Monday, November 12, 2007

SUGARCUBES - BLUE-EYED POP


In 1988 Billboard Magazine established the Modern Rock chart, reflecting some kind of critical mass in that genre. It was a red carpet of sorts for Sugarcubes, who burst onto the scene that year. Possibly because of the relative isolation Iceland provided, they had a fresh perspective on the traditional elements of pop and rock, taking so much that was familiar and putting a new spin on it.

Even though its landmark tracks - 'Birthday', 'Coldsweat', 'Deus' - didn't make the Modern Rock chart, Life's Too Good was an instant Modern Rock milestone, helping to carve out room in that category for music that wasn't immediately accessible, or even radio-friendly, but that won an audience through its undeniable accomplishment.

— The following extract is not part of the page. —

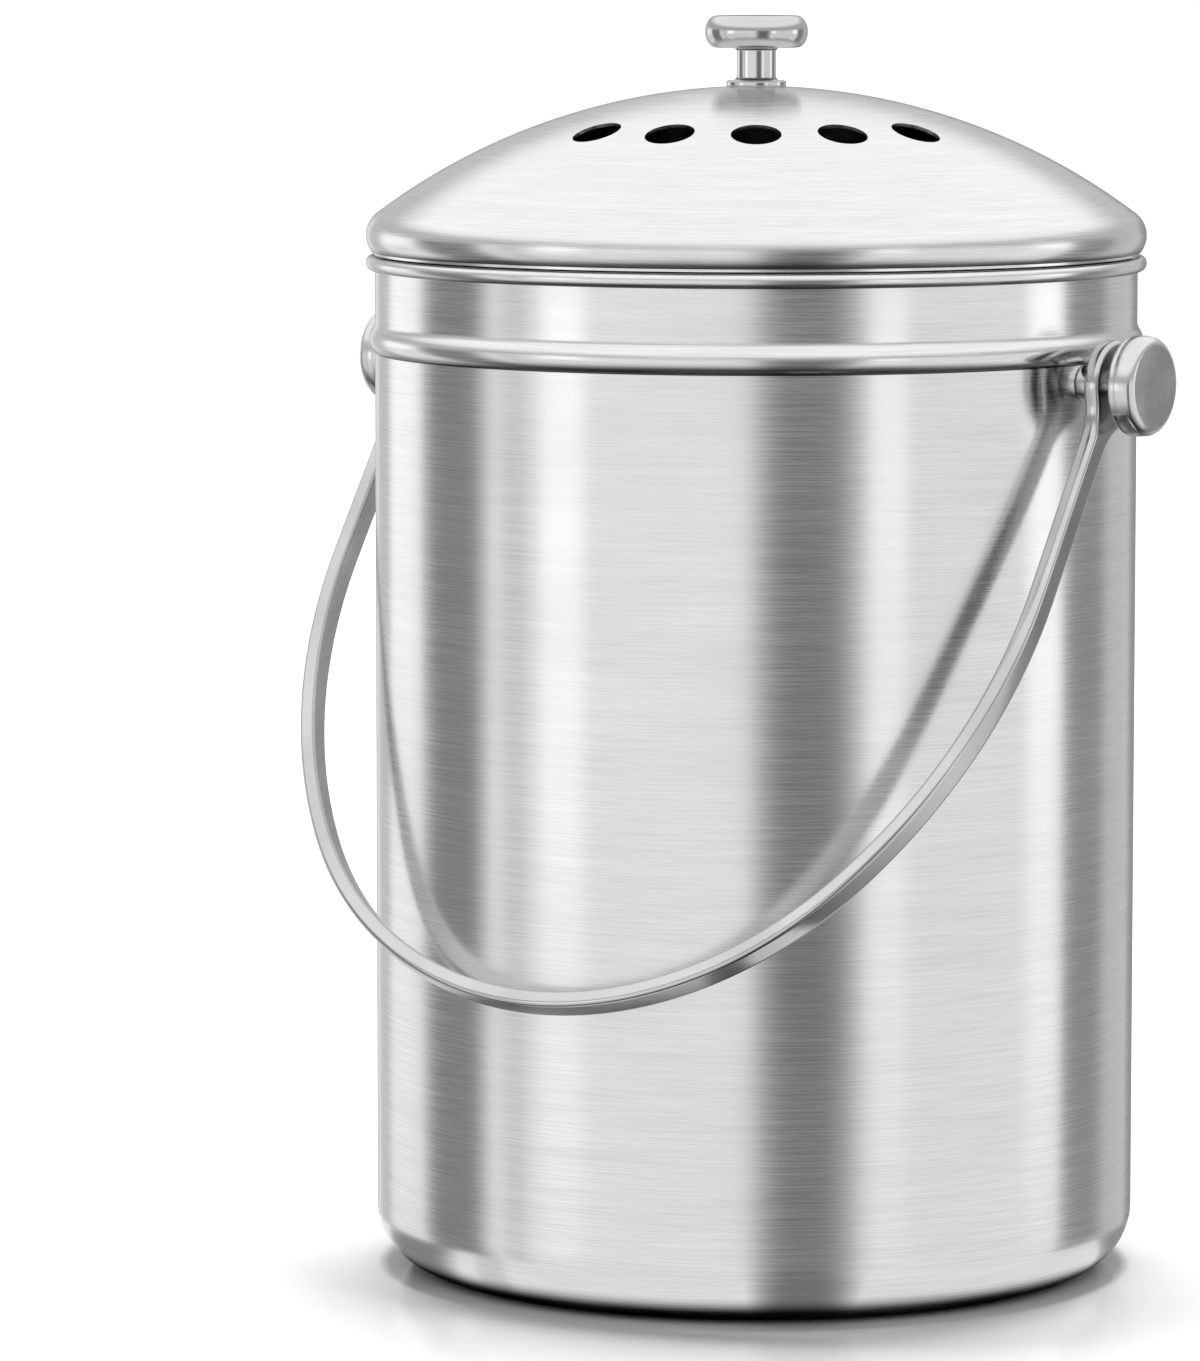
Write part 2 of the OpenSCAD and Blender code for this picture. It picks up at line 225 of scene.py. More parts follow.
def makeRoundGrain():
    # brushing that runs round the Z axis; Radial Share 1 or -1 keeps the lines fine where the sheet
    # curves over
    tree, given, out = newGroup(
        "roundGrain",
        [("Vector", "NodeSocketVector", None), ("Radial Share", "NodeSocketFloat", 1.0),
         ("Line Length", "NodeSocketFloat", 0.008), ("Line Width", "NodeSocketFloat", 0.0003)],
        [("Line", "NodeSocketFloat"), ("Patch", "NodeSocketFloat"), ("Height", "NodeSocketFloat")])
    x, y, z = splitVector(tree, given.outputs["Vector"])
    square = mathNode(tree, "ADD", mathNode(tree, "MULTIPLY", x, x), mathNode(tree, "MULTIPLY", y, y))
    radius = mathNode(tree, "SQRT", square)
    along = mathNode(tree, "MULTIPLY_ADD", radius, given.outputs["Radial Share"], z)
    length, width = given.outputs["Line Length"], given.outputs["Line Width"]

    def streaks(lengths, widths, detail, roughness=0.5):
        # noise drawn out to this many line lengths and line widths
        lineLong = mathNode(tree, "MULTIPLY", length, lengths)
        lineWide = mathNode(tree, "MULTIPLY", width, widths)
        joined = addNode(tree, "ShaderNodeCombineXYZ")
        for i, (value, size) in enumerate(((x, lineLong), (y, lineLong), (along, lineWide))):
            tree.links.new(mathNode(tree, "DIVIDE", value, size), joined.inputs[i])
        return noiseNode(tree, joined.outputs[0], 1.0, detail, roughness)

    fine = streaks(1.0, 1.0, 2.0, 0.6)
    longer = streaks(4.0, 2.6, 1.0)
    wide = streaks(3.0, 14.0, 1.0)
    tree.links.new(rangeNode(tree, fine, 0.32, 0.68), out.inputs["Line"])
    tree.links.new(rangeNode(tree, wide, 0.3, 0.7), out.inputs["Patch"])
    tree.links.new(mathNode(tree, "MULTIPLY_ADD", longer, 0.6, fine), out.inputs["Height"])
    return tree


def makeHandling():
    # faint unevenness of a real sheet: slow waves in the gloss and a trace of wiping
    tree, given, out = newGroup(
        "handling",
        [("Vector", "NodeSocketVector", None), ("Size", "NodeSocketFloat", 0.03)],
        [("Wave", "NodeSocketFloat"), ("Wipe", "NodeSocketFloat")])
    scaled = vectorNode(tree, "SCALE", given.outputs["Vector"])
    tree.links.new(mathNode(tree, "DIVIDE", 1.0, given.outputs["Size"]), scaled.inputs["Scale"])
    wave = noiseNode(tree, scaled.outputs[0], 1.0, 2.0, 0.4)
    wipe = noiseNode(tree, scaled.outputs[0], 7.0, 4.0, 0.7)
    tree.links.new(rangeNode(tree, wave, 0.3, 0.7), out.inputs["Wave"])
    tree.links.new(rangeNode(tree, wipe, 0.45, 0.75), out.inputs["Wipe"])
    return tree


def makePaintedFoldShade():
    # painted shade in a fold, darkening the tint where the crease lies in shadow: full at Foot and gone at
    # Reach above it
    tree, given, out = newGroup(
        "paintedFoldShade",
        [("Vector", "NodeSocketVector", None), ("Foot", "NodeSocketFloat", 0.0),
         ("Reach", "NodeSocketFloat", 0.001)],
        [("Shade", "NodeSocketFloat")])
    height = splitVector(tree, given.outputs["Vector"])[2]
    rise = mathNode(tree, "SUBTRACT", height, given.outputs["Foot"])
    left = mathNode(tree, "SUBTRACT", 1.0, mathNode(tree, "DIVIDE", rise, given.outputs["Reach"]))
    above = mathNode(tree, "GREATER_THAN", rise, -0.00003)
    tree.links.new(rangeNode(tree, mathNode(tree, "MULTIPLY", left, above), 0.0, 1.0), out.inputs["Shade"])
    return tree


roundGrain = makeRoundGrain()
paintedFoldShade = makePaintedFoldShade()
handling = makeHandling()


def newMaterial(name, **values):
    material = bpy.data.materials.new(name)
    material.use_nodes = True
    tree = material.node_tree
    shader = tree.nodes["Principled BSDF"]
    for label, value in values.items():
        shader.inputs[label.replace("_", " ")].default_value = value
    coords = tree.nodes.new("ShaderNodeTexCoord")
    return material, tree, shader, coords.outputs["Object"]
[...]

To this day I am mystified that 'Blue-eyed pop', another track from that abum, is not heralded as a retrospective classic. I rediscovered the song a few years ago, and twenty years later, it's an astonishing little tour de force. Barely two and a half minutes long, it takes a blender full of disparate musical influences and somehow makes a delicious synergy out of it.

At the start, 'Blue-eyed pop' is a Gang Of Four reference (think 'Damaged goods') with a angular guitar riff and the kind of bass line that shows how rock learned most of what it knows from R&B. Then Einar starts talk-singing and Bjork does dissonantly harmonized back-ups, all in the manner of B-52's. The electronic percussion added in the first bridge is taken from Joy Division's toolkit. In the second bridge, the whole instrumental scheme shifts to David Bowie's 'Let's dance', which is to say, Nile Rogers disco funk. Bjork takes over the lead vocal, wailing like some muscular cross between Samantha Fox and Yoko Ono.

How on earth does all that come together? Scrutinizing the song too closely almost makes it disappear. One's attention is better spent on the lyrics, a willfully naive jumble that makes a self-conscious circle around the traditional pop song without ever really going inside. 'Blue-eyed pop' is an unedited love letter to pop music; but instead of just being one, it fleshes out the way pop music inflects the rest of our lives.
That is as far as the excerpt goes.